Sam Margolin: Understood. Thank you.

Operator: We’ll go next to Paul Cheng with Scotiabank.

Paul Cheng: Thank you. Good morning.

Michael Wirth: Good morning, Paul.

Paul Cheng: Mike, can I get back – can I go back to TCO? It’s a little bit of the late stage for the cost increase and everything. I guess the question is that, I mean, what have we learned from this process and to ensure that your future project execution will become better and not facing the kind of problem that, I mean, it has been a challenging project that all along due to a number of different reasons. But quite frankly that this is a bit disappointing at this very last stage for the bit of the slip in the schedule and also the cost increase? Thank you.

Michael Wirth: Yes, Paul. Thank you. And look, I share the sentiment. So I understand where you’re coming from. Big complex projects, you’ve been along for the whole ride. So you know early on, there were some engineering issues that we confronted and addressed. In the middle of it, the big thing was the pandemic and demobilizing, remobilizing, building medical facilities and a whole bunch of stuff that we had to manage our way through and was complex and difficult. And our folks did a great job, but it clearly impacted cost and schedule. And the big thing here, Paul, is as we’ve gotten into – and you have to remember, this is – we’re redoing the power infrastructure for the entire field, which is, geographically speaking, it’s an enormous space.

And this is infrastructure, frankly, it goes back a lot of it to kind of Soviet days. So there’s an entire new power distribution system. We’re taking the entire field and taking it from high-pressure production to lower pressure in the WPMP process and then building the really large sour gas injection and incremental production facilities. And it’s – so it’s almost a field-wide refurbishment of a lot of it and then this big increment of production. And the commissioning of that is incredibly complex. And as we went in and did this cost and schedule review early in – relatively early in the commissioning process, based on what we were seeing, what became evident is that we need to account for that complexity in our schedule. And I don’t think it was fully reflected in the schedule.
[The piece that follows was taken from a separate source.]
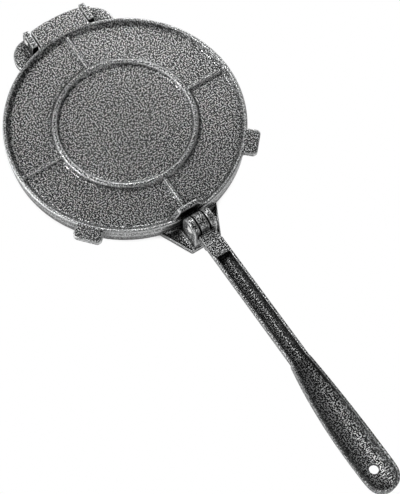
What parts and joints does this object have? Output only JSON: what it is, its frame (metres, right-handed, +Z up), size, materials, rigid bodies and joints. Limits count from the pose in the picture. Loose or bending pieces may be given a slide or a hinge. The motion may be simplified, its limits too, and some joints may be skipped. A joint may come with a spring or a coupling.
{
  "type": "tortilla press",
  "caption": "Cast hand press for flat breads: two round hinged plates and a long lever with a dished grip on a front clevis, which swings over and presses the lid's pad.",
  "frame": {"origin": "centre of the round base plate, on its flat bottom", "axes": "+X toward the lever laid out at the front, +Z up out of the lid"},
  "size_m": [0.4957, 0.206, 0.0392],
  "materials": {
    "hammertone": "grey hammertone enamel on cast iron",
    "steel": "plain steel"
  },
  "bodies": {
    "base": {"base_plate": "hammertone", "lever_pin": "steel", "lever_pin_ring": "steel", "hinge_pin": "steel", "hinge_pin_ring": "steel"},
    "lid": {"top_plate": "hammertone"},
    "lever": {"press_lever": "hammertone"}
  },
  "joints": [
    {"name": "lid_hinge", "type": "hinge", "parent": "base", "child": "lid", "pos_m": [-0.113, 0, 0.0132], "axis": [0, -1, 0], "range_deg": [0, 178]},
    {"name": "lever_pivot", "type": "hinge", "parent": "base", "child": "lever", "pos_m": [0.1159, 0, 0.0252], "axis": [0, -1, 0], "range_deg": [0, 175]}
  ]
}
And in a big, complex project like this, you find things. And early on, we found challenges in the utility system. And it cost us some time. And it – that ripples through. And so the guidance we’re giving you now is really what I would say is it’s more conservative because it assumes that those kinds of things are going to be encountered for the balance of the project. And we need to set expectations that those are the realities that we’re going to be dealing with. And so that’s why the schedule lights all in commissioning. It’s – bulk construction is completed. All the equipment is there. And this really is the final commissioning process. If we do well, we could end up on the front end of those windows that I gave you. But we’ve given you those because our experience says we should not plan for that, we had to plan for the reality of these things.

And as I mentioned in response to the earlier question by Neil, we’ve added incremental resources in multiple areas now, ought to be – to anticipate and be prepared for these kinds of challenges. And so I think the lesson is on the projects like this, of which there are a few, in the future, our commissioning plans will reflect that complexity more completely than the commissioning plans did on this one.